If he manages to pull it off -- and even if ends up finishing in the top-two or three -- it would be another somewhat hilarious development in the second half of his career.

Just look at the player Kessel was thought to be before he arrived in Pittsburgh by a pretty significant portion of the hockey world.

For years he was stuck as the best player on a bad team (in Toronto, of all places, the worst possible city for that to be the case) and was pretty much run out of town while having his reputation sullied on the way out the door.

Even before that critics always spent more time focussing on what he didn’t do as a player instead of what he does do. Colby Armstrong, his former teammate, once said the words “But when the game’s on the line, if he can get a goal for you, that’s about all he’s gonna do.”

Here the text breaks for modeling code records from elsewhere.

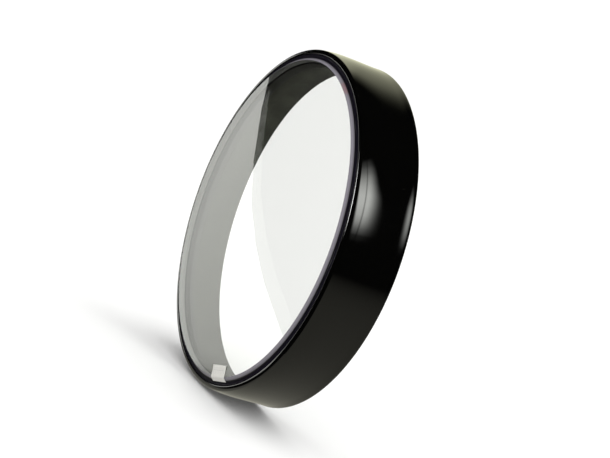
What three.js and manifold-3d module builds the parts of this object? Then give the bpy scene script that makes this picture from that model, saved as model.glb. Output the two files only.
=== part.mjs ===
// A round wedge prism in a slip-on cell, for the objective end of a surveying telescope.
// The cell stands on its rim. +Y is the optical axis, from the glass towards the open skirt
// that slips over the barrel, and +Z is up. Millimetres.

import * as THREE from 'three';
import { mergeVertices } from 'three/addons/utils/BufferGeometryUtils.js';
import Module from 'manifold-3d';

// ---- Driving dimensions -------------------------------------------------------------------

// Cell: a straight-bored sleeve with a crowned front shoulder and a gently flared rear.
const cellDiameter = 100;
const cellDepth = 17.9;
const cellWall = 2.1;
const frontCornerRadius = 0.75;
const crownLength = 6.5;
const crownRadius = 30;
const flareRise = 0.2;
const flareLength = 3;
const rearEdgeRadius = 0.7;
const boreChamfer = 0.2;

// Glass: flat front face, rear face inclined to it, so the base of the wedge is at the bottom.
const glassCentreThickness = 5.5;
const glassProud = 0.9;
const glassBevel = 0.9;
const wedgeAngle = THREE.MathUtils.degToRad(0.25);

// Cement ring between the edge of the glass and the bore.
const cementThickness = 0.5;
const cementRecess = 0.2;

// Seat ring: pressed into the bore behind the glass, its front face cut to the wedge angle. The
// barrel stops against its rear face, whose outer edge is chamfered away from the lining.
const seatLedge = 1.3;
const seatThinnest = 2.5;
const stopClearance = 0.2;

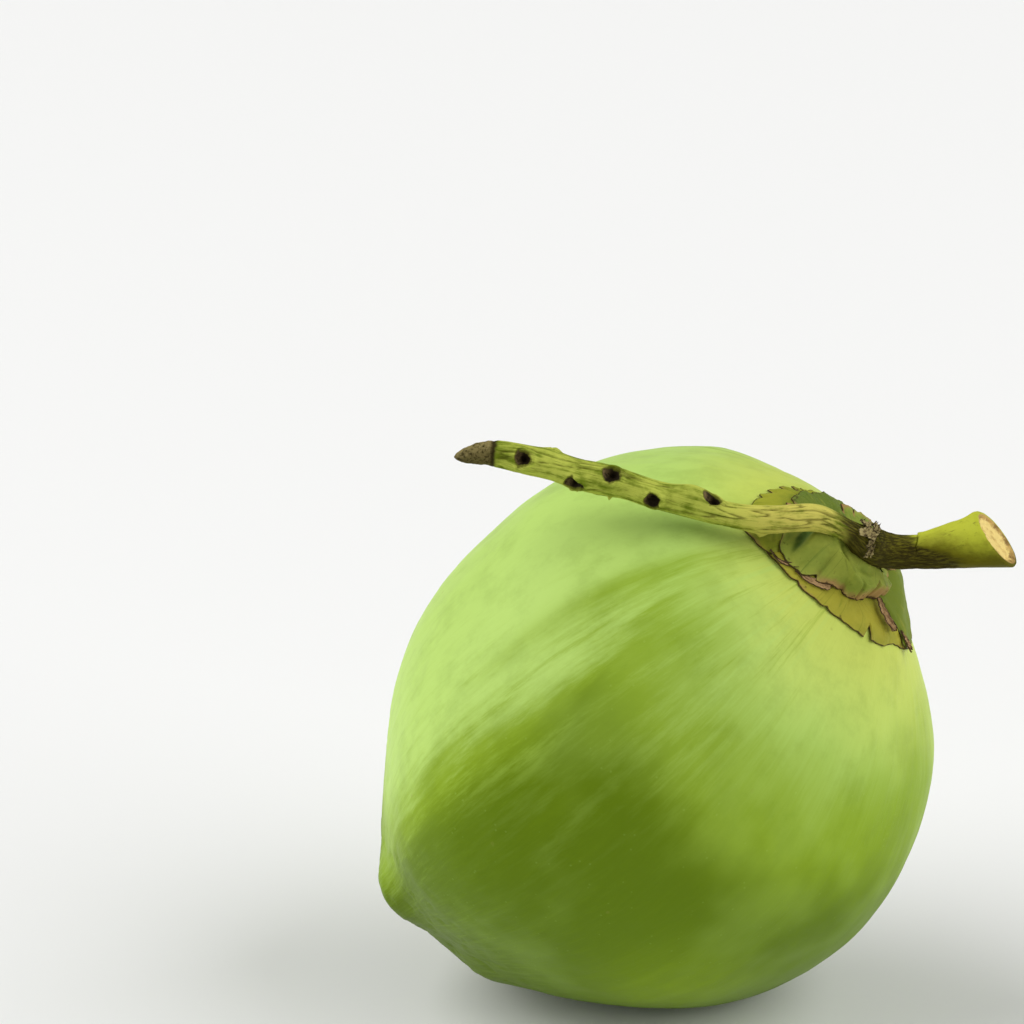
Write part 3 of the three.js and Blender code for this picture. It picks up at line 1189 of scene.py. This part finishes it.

One of his former coaches, Ron Wilson, once said “you can’t rely on Phil.”

A couple of years later it turns out that getting goals when the game is on the line is a pretty important skill, and that yes, you can, in fact, rely on Phil.

Since arriving in Pittsburgh Kessel has not only been a focal point of two Stanley Cup winning teams, he was the leading postseason scorer on one of them and should have won (let’s not even say probably -- let’s just be honest, he should have won) the Conn Smythe Trophy.

During those two Stanley Cup ones only Crosby and Malkin had more points over the two-year stretch (they each have 46 points; Kessel has 45) while nobody has scored more goals.

Even after accomplishing all of that he was still undervalued as a player (Team USA did not think enough of him to include him on its World Cup roster) while he entered this season still facing bizarre criticism.

It had been well documented that Kessel had developed a great relationship with former Penguins assistant coach Rick Tocchet.

Once Tocchet left this summer to take over the Arizona Coyotes there was real concern as to how Kessel would perform, and if you believe one preseason column in the Post-Gazette, if the Penguins would even want him around.

That storyline has not aged particularly well.

Kessel is not only one of the league’s top-two scorers at this point and having what is the best offensive season of his career, he has been the Penguins’ most consistent player and arguably their team MVP. He may not be the focal point of the roster, he may not be the biggest superstar on the team, and he may not be the locker stall the media crowds around first after a game, but you can’t make the argument that Kessel hasn’t been doing a lot of the heavy lifting for the Penguins since arriving in Pittsburgh.

He has been doing even more this season, and even though it almost certainly will not result in him getting an MVP award -- whether it be league or team -- he may still end up adding another trophy to his collection. One that nobody has to vote on.